Grândola proved disappointing from a walking point of view. Despite our excitement at being back in Portugal (by now we were certain we wanted to make this beautiful country our home) and the presence of some beautiful nearby beaches, the need to look after so many animals restricted us to short afternoon walks in the surrounding woods of the Serra de Grândola and prevented us from exploring further afield.
Return to the Algarve
In the end, there was no decision to be made. We returned to the Algarve and bought our home in Armação de Pêra in November. We’re located a mile from the beach and Salgados lagoon, an idyllic spot which attracts many migrating birds, including flamingos. Our car sits unused for weeks as we need only to walk a short distance from home to reach sandy tracks winding through pine trees, wooded valleys with dry riverbeds, and orchards of figs and almonds. There are vineyards and cacti everywhere, plus drystone terraces. Stray a mile and we can enjoy distant views of the Algarve’s highest peaks, Fóia and Picota, where chestnut trees grow tall, and hiking has a truly alpine feel. Often, we’ll pass a crook-yielding shepherd tending his many goats – or sometimes sheep – in the traditional way.

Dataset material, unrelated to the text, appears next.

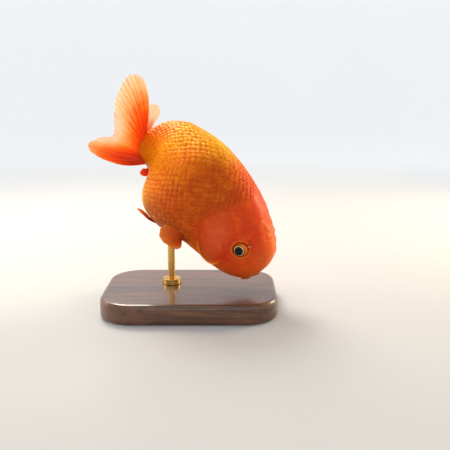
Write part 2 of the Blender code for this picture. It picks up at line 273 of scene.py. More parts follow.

Nearly every time we go out, we stumble upon a hitherto undiscovered footpath or track, linking places in new and different ways. Throughout winter, there was colour everywhere: the almond trees were in blossom, and wild poppies and Bermuda buttercups burst through the fertile, rust-coloured soil. By spring, the enormous variety of flora, natural and cultivated, makes even a stroll to the recycling bins a visual delight.
Moving to the Algarve didn’t happen overnight. We came and went, we explored other parts of Portugal and even southern Spain, but in the end we knew this was the place for us. The perfect spot for a hiking-obsessed Welsh couple who wanted to do the thing they love best throughout the year – yes, even in midwinter.